Si una foto ha corrido por las redes sociales en los días siguientes a tu fallecimiento, es la de tus zapatos desgastados. Los mismos con los que llegaste a Roma desde Buenos Aires, los mismos con los que has caminado los últimos años y con los que estás dando los primeros pasos en la eternidad. Pero, en muchas ocasiones, y hay que ser sinceros, te los quitabas. Sí, te los quitabas para ponerte en los zapatos de tantas personas que se acercaron a ti y comprenderlas desde dentro. Era uno de tus muchos gestos, Francisco. Gestos que pocos entendieron y muchos criticaron.
Tu pontificado no ha sido uno más, por mucho que algunos quieran presentar a todos los papas como iguales o muy parecidos. En tu forma de pastorear la Iglesia, te has mostrado capaz de articular tradición e innovación. Todo tu pontificado ha sido un canto a la sinodalidad, desde el principio, aunque estos últimos tres años han sido la apuesta más fuerte.
Tu visión de una Iglesia sinodal ha bebido de tu profunda espiritualidad del discernimiento porque para eso eras jesuita. Algunas personas han dicho que llevabas a la Iglesia al asambleísmo más peligroso.
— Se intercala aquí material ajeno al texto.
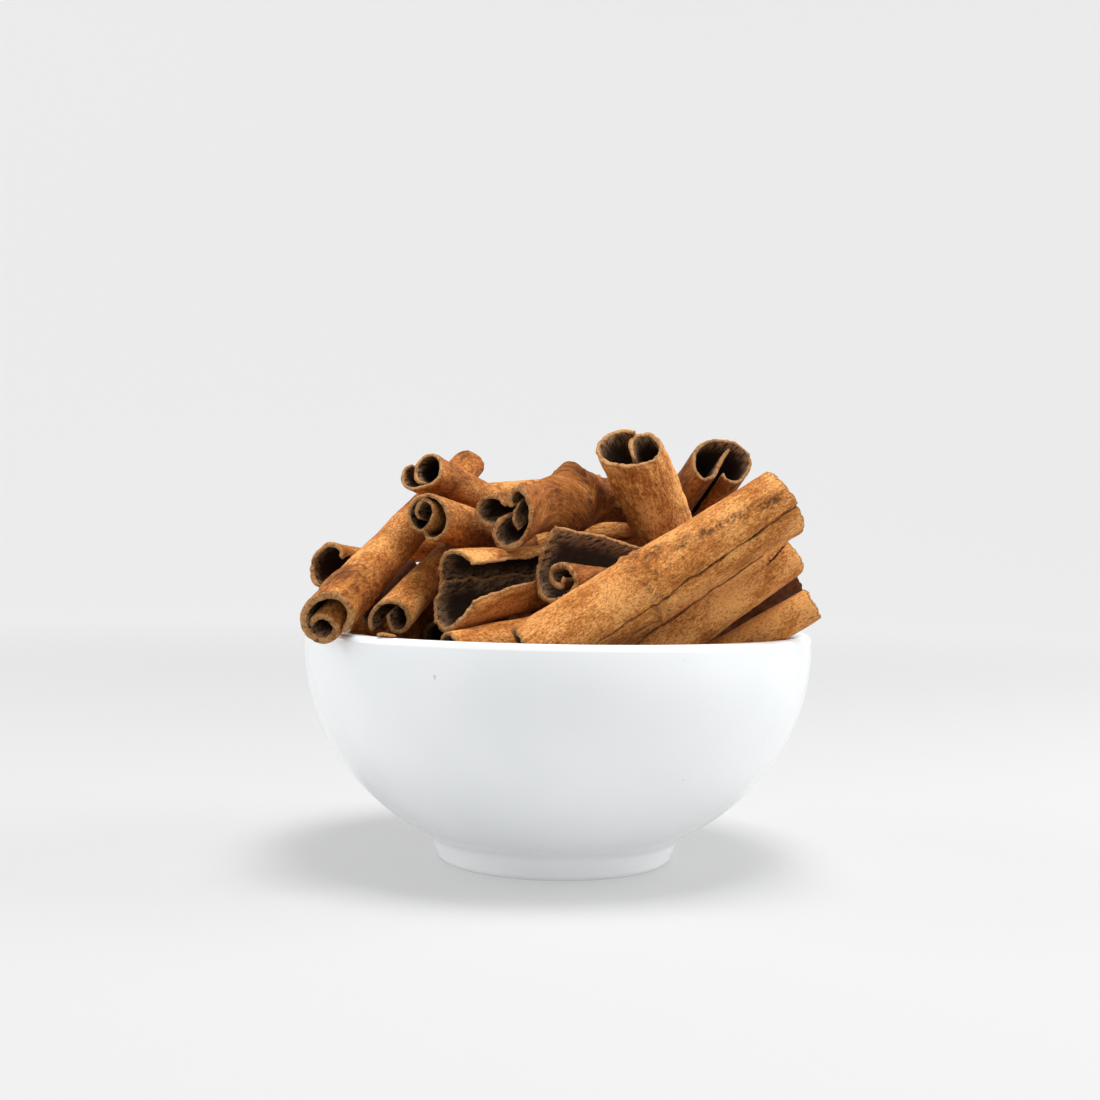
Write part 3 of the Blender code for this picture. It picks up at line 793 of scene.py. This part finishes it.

Hay que perdonarles con esa compasión y misericordia de la que tanto hablabas, porque su falta de formación, por una parte, y sus pocos deseos de cambio por otra (que no hay que confundir con miedo), no les permitía ver que, para ti, escuchar al Espíritu a través del pueblo de Dios, no era un coqueteo democrático, sino una exigencia teológica de la propia Iglesia para el siglo XXI. Esta Iglesia sinodal se abre a un diálogo con el mundo contemporáneo, con espíritu y forma humilde, aprendiendo conjuntamente. Y si dejamos pasar la ocasión, será tarde.
Andamos en un momento en el que nos estamos jugando mucho ya que el desafío del cristianismo no es la supervivencia, sino la relevancia en un mundo cada vez más rígido y excluyente y, para ser eficaces, deberemos desmarcarnos lo más posible de ese triunfalismo populista político, pero, también, del triunfalismo devocional, intimista, y fácil de manipular.
Has hablado de y con los vulnerables y los vulnerados. También nos has dicho que no hay que tener miedo de la vulnerabilidad, porque nos hace ser conscientes de que caminaremos por fracasos, envidias y proyectos que no salen como esperamos, pero que debemos de afrontar y nunca huir de ellos, porque la esperanza no defrauda.
Te han acusado de cambiar la doctrina de la Iglesia cuando, la verdad, es que no has cambiado nada. Lo que has hecho es poner luz en los rincones oscuros de la Iglesia, enseñarnos a dirigir la mirada hacia ellos y dejar que, juntos, buscásemos las soluciones para limpiarlos y para ayudar a las personas que estaban allí a recuperar su dignidad. La lista es larga: madres solteras, presos, sacerdotes secularizados, personas sin techo, migrantes, personas LGTBIQ+. Devolviéndoles la dignidad a estas personas, estabas acariciando y, en muchos casos curando, el sufrimiento de sus familias. ¿Tan escandaloso es eso?
Muchos representantes de esa lista te han despedido en las escaleras de la que es ya tu casa de eternidad, lejos de la basílica de San Pedro, ¿otro gesto de descentralización? Allí estaban para decir gracias por tu sensibilidad y compasión; adiós porque sabían que ibas a-Dios. Ellos te conocieron y te quisieron porque se sintieron abrazados y no juzgados.
Nueve días de rezos y liturgias por ti, más lo que dure el cónclave, nos dará el tiempo suficiente para sentir el dolor de la separación -que es una forma de amor- ordenar tantos recuerdos, y coger aire y seguir adelante. Porque es demasiado bueno lo que nos has permitido vivir, que no es otra cosa más que evangelio, como para dejarlo enterrado con buenas palabras y pocas acciones.
Dijiste: “la muerte no es el fin de todo, sino el principio de algo”, así que entra en el Cielo con tus zapatos desgastados, sigue poniéndote en los zapatos de quien te lo pida, y descansa Jorge Mario. Descansa Francisco. Y muchas gracias por todo.